= The task =
The data below holds a line containing "bpy.context.collection.objects.link(piece)" and a line containing "obj.matrix_parent_inverse = Matrix.Identity(4)"; please quote exactly those two lines and every line between them, and nothing else.
■ ■ ■ ■
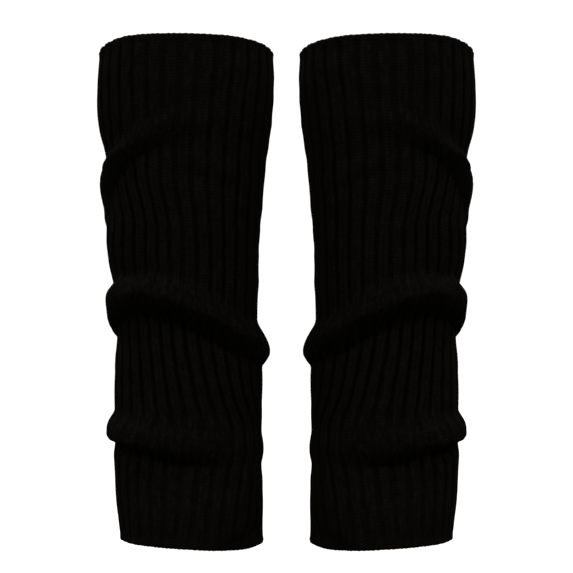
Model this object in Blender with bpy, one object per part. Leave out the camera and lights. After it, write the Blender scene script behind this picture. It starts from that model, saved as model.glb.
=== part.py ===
"""A pair of ribbed knit leg warmers, as worn: two open tubes of cloth, mirror images of each other.

Frame: metres, +Z up, the front of the legs faces -Y, and the mirror plane of the pair is X = 0.
The origin lies midway between the two legs, at the height where each calf holds its tube.
Each tube is one closed wall. Its outer face is a leg's rounded section, widened by three folds
where the cloth has slipped down the leg, and its inner face follows WALL behind that.
"""

from math import cos, radians, sin

import bmesh
import bpy
from mathutils import Vector

MM = 0.001

AXIS_X = 72.5  # mm from the mirror plane to each tube's own axis
WALL = 3.0  # mm, the thickness of a chunky two by two rib
COLUMNS = 36  # facets round a tube
COMPASS_STEP = 45  # degrees between the directions that the compass tables name

# Half widths of the leg under the cloth, in mm from the tube's axis, down from the top edge.
# outer is the side away from the other leg, inner the side that faces it.
SECTION_NAMES = ("height", "outer", "inner", "front", "back")
SECTIONS = (
    (24, 61.8, 62.6, 60.0, 62.5),
    (0, 63.7, 63.8, 60.0, 64.5),
    (-30, 63.0, 61.7, 58.5, 66.0),
    (-55, 57.2, 58.1, 56.5, 65.0),
    (-85, 55.7, 55.7, 55.5, 62.5),
    (-115, 56.3, 53.2, 54.0, 59.5),
    (-130, 54.7, 52.7, 53.0, 58.0),
    (-145, 51.2, 52.6, 52.0, 56.5),
    (-180, 48.4, 51.6, 50.5, 54.0),
    (-205, 49.7, 55.4, 50.0, 53.0),
    (-240, 49.9, 54.9, 50.0, 53.0),
    (-275, 49.9, 55.0, 50.5, 53.5),
    (-305, 47.6, 56.0, 51.5, 54.0),
    (-336, 43.6, 56.2, 52.0, 54.5),
)

# Heights in mm of the two open edges. Every compass table below starts at the front and turns
# towards the inner side: front, front inner, inner, back inner, back, back outer, outer, front outer.
TOP_EDGE = (21.3, 21.7, 20.2, 19.6, 19.4, 19.4, 18.8, 22.3)
BOTTOM_EDGE = (-327.6, -330.3, -327.6, -328.0, -327.6, -326.8, -325.2, -326.0)

# Each fold is a roll of slack cloth. crest is the height of its fullest line, bulge how far it
# stands off the leg, above and below how far it reaches up and down from the crest, all in mm, and
# full is how flat the roll is next to its crest.
UPPER_FOLD = {
    "crest": (-41.0, -37.0, -40.0, -54.0, -70.0, -80.0, -76.0, -58.0),
    "bulge": (1.6, 0.3, 0.3, 2.2, 3.0, 3.6, 5.2, 4.9),
    "above": (18.0, 17.0, 17.0, 18.0, 20.0, 20.0, 12.5, 17.0),
    "below": (9.0, 10.0, 15.0, 18.0, 22.0, 32.0, 30.0, 12.5),
    "full": (1.5, 1.6, 1.8, 1.8, 1.8, 1.7, 1.7, 1.5),
}
MIDDLE_FOLD = {
    "crest": (-162.5, -183.0, -192.0, -188.0, -181.0, -173.0, -167.5, -155.5),
    "bulge": (10.2, 10.0, 7.0, 6.0, 5.0, 5.4, 6.2, 9.6),
    "above": (21.0, 21.0, 21.5, 19.0, 18.0, 18.0, 18.5, 17.0),
    "below": (16.0, 15.5, 12.0, 13.0, 15.0, 17.0, 15.5, 17.0),
    "full": (1.4, 1.4, 2.0, 2.0, 2.0, 2.2, 3.6, 1.5),
}
LOWER_FOLD = {
    "crest": (-261.5, -262.5, -263.5, -262.0, -257.0, -252.5, -251.5, -256.5),
    "bulge": (6.4, 1.2, 1.4, 2.0, 3.4, 4.0, 5.4, 6.8),
    "above": (23.0, 20.0, 14.0, 16.0, 17.0, 17.0, 16.0, 22.0),
    "below": (10.5, 10.0, 9.0, 11.0, 12.0, 7.0, 4.2, 6.5),
    "full": (1.4, 1.6, 1.8, 1.8, 1.8, 1.8, 2.4, 1.5),
}
FOLDS = (UPPER_FOLD, MIDDLE_FOLD, LOWER_FOLD)

FULLER_ABOVE = 0.4  # a roll is flatter just above its crest than just below
FOOT_ABOVE, FOOT_BELOW = 2.0, 1.05  # how softly it runs out into the leg

# Facet rows in each stretch down the tube: edge to fold, up a fold, down it, to the next one.
BAND_ROWS = (3, 3, 3, 2, 5, 5, 2, 3, 3, 3)

KNIT_COLOUR = (0.008, 0.007, 0.004, 1.0)
KNIT_ROUGHNESS = 0.95


def clear_scene():
    """Remove whatever the open file holds."""
    for item in list(bpy.data.objects):
        bpy.data.objects.remove(item)


def hermite(before, start, end, after, part):
    """A smooth curve from start to end through evenly spaced values, part going from 0 to 1."""
    leave = (end - before) / 2
    arrive = (after - start) / 2
    rest = 1 - part
    return (
        start * (1 + 2 * part) * rest * rest
        + leave * part * rest * rest
        + end * part * part * (3 - 2 * part)
        - arrive * part * part * rest
    )


def round_the_leg(values, angle):
    """A compass table read at an angle in degrees from the front, towards the inner side."""
    place = (angle % 360) / COMPASS_STEP
    first = int(place)
    near = [values[(first + step) % len(values)] for step in (-1, 0, 1, 2)]
    return hermite(*near, place - first)


def down_the_leg(name, height):
    """A column of SECTIONS read at a height in mm."""
    column = SECTION_NAMES.index(name)
    last = len(SECTIONS) - 1
    row = 0
    while row < last - 1 and height < SECTIONS[row + 1][0]:
        row += 1
    picks = [SECTIONS[min(max(row + step, 0), last)] for step in (-1, 0, 1, 2)]
    part = (picks[1][0] - height) / (picks[1][0] - picks[2][0])
    return hermite(*(pick[column] for pick in picks), min(max(part, 0.0), 1.0))


def roll(fold, angle, height):
    """How far a fold lifts the cloth off the leg at an angle and a height, in mm."""
    over = height - round_the_leg(fold["crest"], angle)
    part = min(abs(over) / round_the_leg(fold["above" if over > 0 else "below"], angle), 1.0)
    full = round_the_leg(fold["full"], angle)
    if over > 0:
        shape = (1 - part ** (full + FULLER_ABOVE)) ** FOOT_ABOVE
    else:
        shape = (1 - part**full) ** FOOT_BELOW
    return round_the_leg(fold["bulge"], angle) * shape


def cloth_point(angle, height):
    """A point of the outer face, in mm, for the tube on the -X side."""
    turn = radians(angle)
    wide = down_the_leg("inner" if sin(turn) > 0 else "outer", height)
    deep = down_the_leg("front" if cos(turn) > 0 else "back", height)
    lift = sum(roll(fold, angle, height) for fold in FOLDS)
    return Vector(
        (
            (wide + lift) * sin(turn) - AXIS_X,
            -(deep + lift) * cos(turn),
            height,
        )
    )


def guide_heights(angle):
    """Heights that the rows of facets follow: both edges, and each fold's start, crest and end."""
    guides = [round_the_leg(TOP_EDGE, angle)]
    for fold in FOLDS:
        crest = round_the_leg(fold["crest"], angle)
        guides.append(crest + round_the_leg(fold["above"], angle))
        guides.append(crest)
        guides.append(crest - round_the_leg(fold["below"], angle))
    guides.append(round_the_leg(BOTTOM_EDGE, angle))
    return guides


def row_heights(angle):
    """The height of each row of corners down one column."""
    guides = guide_heights(angle)
    heights = [guides[0]]
    for top, bottom, rows in zip(guides, guides[1:], BAND_ROWS):
        heights += [top + (bottom - top) * row / rows for row in range(1, rows + 1)]
    return heights


def outer_grid():
    """Corners of the outer face, a list of rows from the top edge down."""
    angles = [360 * column / COLUMNS for column in range(COLUMNS)]
    columns = [[cloth_point(angle, height) for height in row_heights(angle)] for angle in angles]
    return [list(row) for row in zip(*columns)]


def inner_grid(outer):
    """The same corners moved WALL into the cloth, square to the outer face."""
    last = len(outer) - 1
    inner = []
    for row, corners in enumerate(outer):
        above = outer[max(row - 1, 0)]
        below = outer[min(row + 1, last)]
        moved = []
        for column, corner in enumerate(corners):
            across = corners[(column + 1) % COLUMNS] - corners[column - 1]
            inward = across.cross(above[column] - below[column]).normalized()
            if row in (0, last):
                inward = Vector((inward.x, inward.y, 0)).normalized()
            moved.append(corner + inward * -WALL)
        inner.append(moved)
    return inner


def add_wall(mesh, rows, others):
    """Join the outer and inner corners into one closed wall that is open at both ends."""
    outside = [[mesh.verts.new(corner * MM) for corner in row] for row in rows]
    inside = [[mesh.verts.new(corner * MM) for corner in row] for row in others]
    loops = outside + inside[::-1]
    for upper, lower in zip(loops, loops[1:] + loops[:1]):
        for column in range(COLUMNS):
            after = (column + 1) % COLUMNS
            mesh.faces.new((upper[column], lower[column], lower[after], upper[after]))


def knit_material():
    """Near-black warm cotton and acrylic yarn."""
    material = bpy.data.materials.new("black_rib_knit")
    material.use_nodes = True
    shader = material.node_tree.nodes["Principled BSDF"]
    shader.inputs["Base Color"].default_value = KNIT_COLOUR
    shader.inputs["Roughness"].default_value = KNIT_ROUGHNESS
    shader.inputs["Metallic"].default_value = 0.0
    return material


def leg_warmer(name, side, material):
    """One knitted tube. side is -1 for the leg at -X, and 1 for its mirror image at +X."""
    outer = outer_grid()
    inner = inner_grid(outer)
    build = bmesh.new()
    add_wall(build, outer, inner)
    if side > 0:
        bmesh.ops.scale(build, vec=(-1, 1, 1), verts=build.verts)
        bmesh.ops.reverse_faces(build, faces=build.faces)
    mesh = bpy.data.meshes.new(name)
    build.to_mesh(mesh)
    build.free()
    mesh.materials.append(material)
    mesh.shade_smooth()
    piece = bpy.data.objects.new(name, mesh)
    bpy.context.collection.objects.link(piece)
    return piece


def main():
    """Build the pair."""
    clear_scene()
    knit = knit_material()
    for name, side in (("leg_warmer_left", -1), ("leg_warmer_right", 1)):
        leg_warmer(name, side, knit)


main()
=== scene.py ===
"""Looks for a pair of worn, near-black rib-knit leg warmers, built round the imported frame."""

from math import cos, pi, radians, sin

import bpy
import numpy as np
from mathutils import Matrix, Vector


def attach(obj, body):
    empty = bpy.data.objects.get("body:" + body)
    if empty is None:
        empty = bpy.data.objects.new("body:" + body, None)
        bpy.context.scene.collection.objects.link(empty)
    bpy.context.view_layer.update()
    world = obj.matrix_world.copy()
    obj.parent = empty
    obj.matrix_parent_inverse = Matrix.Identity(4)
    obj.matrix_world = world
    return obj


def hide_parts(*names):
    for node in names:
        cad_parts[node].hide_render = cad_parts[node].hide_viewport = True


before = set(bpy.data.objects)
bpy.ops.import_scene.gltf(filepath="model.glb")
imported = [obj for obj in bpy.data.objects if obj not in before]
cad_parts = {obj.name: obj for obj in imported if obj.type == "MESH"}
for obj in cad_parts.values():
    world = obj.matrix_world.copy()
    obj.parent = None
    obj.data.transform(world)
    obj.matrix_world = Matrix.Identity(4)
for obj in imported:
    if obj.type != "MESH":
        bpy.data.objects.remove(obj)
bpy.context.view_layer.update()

MM = 0.001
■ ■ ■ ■
= Response below =
    bpy.context.collection.objects.link(piece)
    return piece


def main():
    """Build the pair."""
    clear_scene()
    knit = knit_material()
    for name, side in (("leg_warmer_left", -1), ("leg_warmer_right", 1)):
        leg_warmer(name, side, knit)


main()
=== scene.py ===
"""Looks for a pair of worn, near-black rib-knit leg warmers, built round the imported frame."""

from math import cos, pi, radians, sin

import bpy
import numpy as np
from mathutils import Matrix, Vector


def attach(obj, body):
    empty = bpy.data.objects.get("body:" + body)
    if empty is None:
        empty = bpy.data.objects.new("body:" + body, None)
        bpy.context.scene.collection.objects.link(empty)
    bpy.context.view_layer.update()
    world = obj.matrix_world.copy()
    obj.parent = empty
    obj.matrix_parent_inverse = Matrix.Identity(4)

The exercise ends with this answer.